[ワシントン 18日 ロイター] - 米政府は18日、感染力の強い新型コロナ変異ウイルス「デルタ株」のまん延を受け、9月20日からファイザー・モデルナ製ワクチンの追加接種(ブースター接種)を開始すると発表した。

少なくとも8カ月前に接種を完了した人が対象で、主に医療従事者や福祉施設の入所者、高齢者への接種を優先する。

保健当局は共同声明で、現在米国で承認されているコロナワクチンの有効性が接種後数カ月で低下し始めることを踏まえ、今回の決定を下したと説明。「これまでのデータから、コロナ感染への予防効果は時間の経過とともに低下することが明白で、デルタ変異株に関しても、軽症および中等症に対する予防効果が低下している」とした上で、「ワクチンによる予防効果を最大限に発揮させ、その持続性を高めるためにはブースター注射が必要」と結論づけた。

バイデン大統領は「今後出現する可能性のある新たな変異株から身を守るには追加接種が最善の方法だ」とし、「より長期にわたり身を守ることができる。パンデミック(世界的大流行)の早期終息につながる」と訴えた。

その上で、全米約8万カ所で1億回分の追加接種を無料で提供するとの見通しを示した。

米疾病対策センター(CDC)のワレンスキー所長は、国内の福祉施設を対象とした研究で、デルタ株に対するワクチン効果が53%に低下したと述べ、追加接種の必要性を訴えた。またイスラエルの研究では、早期にワクチンを接種した人が重症化するリスクが高まっているとも指摘した。

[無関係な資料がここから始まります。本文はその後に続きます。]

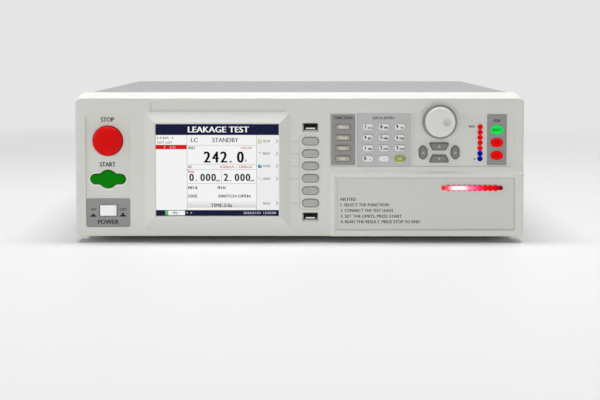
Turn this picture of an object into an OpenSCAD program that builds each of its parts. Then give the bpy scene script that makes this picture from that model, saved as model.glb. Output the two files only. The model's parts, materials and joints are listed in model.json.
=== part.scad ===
// Leakage current tester: a bench instrument with a moulded front and a sheet-metal case.
// Panel frame: X runs to the right, depths run backwards from the bezel's face (D), and heights
// run upwards from the bezel's lower edge (Z). place() moves it all into the part's own frame.

/* [Case] */
// Width of the front bezel
bezel_w = 442; // [436:1:480]
// Height of the front bezel
bezel_h = 141.7; // [138:0.1:160]
// Depth of the front bezel behind its face
bezel_d = 26; // [24:1:34]
// From the bezel's face to the cover's back edge
case_d = 400; // [380:5:440]
// Step in from the bezel's side to the cover's side
side_step = 6; // [4:0.5:8]
// Step down from the bezel's top to the cover's top
top_step = 0.8; // [0:0.1:3]
// Step up from the bezel's lower edge to the case's underside
tray_step = 1.5; // [0.5:0.1:3]
// Outside bend radius of the cover
bend_r = 4; // [2:0.5:8]
// Thickness of the cover's sheet
cover_t = 1.2; // [0.8:0.1:1.5]
// Thickness of the tray, the sub-panel and the rear panel
plate_t = 1.5; // [1:0.1:2]
// Height of the feet below the case
foot_h = 7.5; // [5:0.5:15]
// Height of the tray's side walls
tray_wall_h = 40; // [20:1:60]

/* [Bezel moulding] */
// Thickness of the bezel's face
face_wall = 4; // [3.4:0.1:4.4]
// Thickness of the bezel's sides
rim_wall = 3; // [2:0.1:4]
// Radius of the bezel's upper corners
top_corner_r = 8.5; // [5:0.5:12]
// Radius of the bezel's lower corners
low_corner_r = 2.5; // [1.5:0.5:5]
// Height of the sloped band along the top
band_h = 5.2; // [3:0.5:8]
// Depth of the sloped band along the top
band_d = 10; // [5:0.5:12]
// Radius of the rounded edge round the bezel's face
edge_r = 1.5; // [1:0.1:2.5]
// Draft of the bezel's sides over the depth of the band
draft = 0.2; // [0.1:0.1:0.5]
// Gap between a key and its opening
key_gap = 0.35; // [0.3:0.05:0.5]
// How far a key stands proud of its panel
key_proud = 1.4; // [0.8:0.1:2.5]
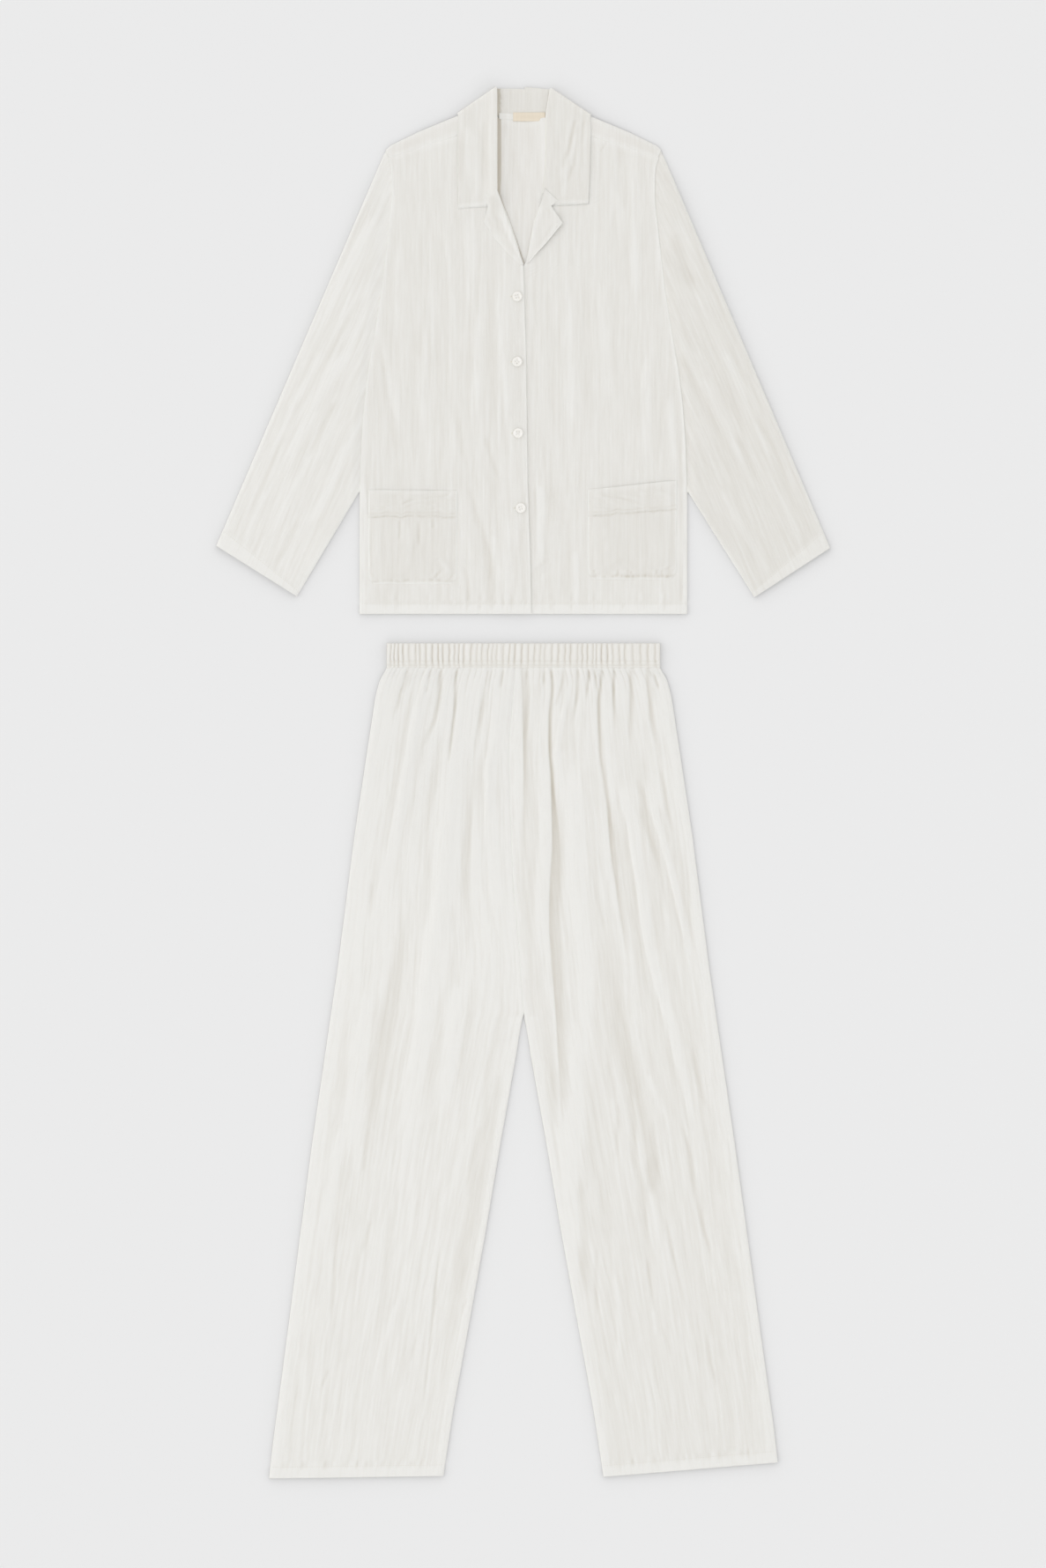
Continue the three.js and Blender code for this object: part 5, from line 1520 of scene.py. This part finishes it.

米国立アレルギー感染症研究所のファウチ所長は記者団に対し「ウイルスに先んじて対応したい」と表明。「もし何か悪いことが起こるのを待ってから対応すれば、実際の対応能力でかなり後れを取ることになる」と述べた。

米食品医薬品局(FDA)は今月に入り、ファイザーやモデルナ製のワクチンについて、免疫力が低下している人を対象に3回目の接種を承認したばかり。当局は1回の接種で済むジョンソン・エンド・ジョンソン(J&J)のワクチンについても、追加接種が必要になるとの見方を示した。

追加接種を巡っては、イスラエル、フランス、ドイツなどが高齢者や免疫力の弱い人に追加接種を行う判断を下している。

米国では、デルタ変異型のまん延に伴い、7月上旬には1万人に満たなかった1日当たりの感染者数が、8月には15万人以上に急増した。

こうした中、世界保健機関(WHO)で緊急事態対応を統括するマイク・ライアン氏は、貧困国でまだ初回接種を受けていない人々にまずワクチンを提供すべきと主張。「すでに救命胴衣を持っている人に余分な救命胴衣を配る一方で、救命胴衣を一着も持たずに溺れている人を放置している。これが現実だ」と批判した。

これに対しバイデン氏は、米政権は何カ月も前から追加接種を計画してきたとし、今回の決定によって、今後数カ月間で約2億回に上る海外向けワクチン寄付が縮小することはないと強調した。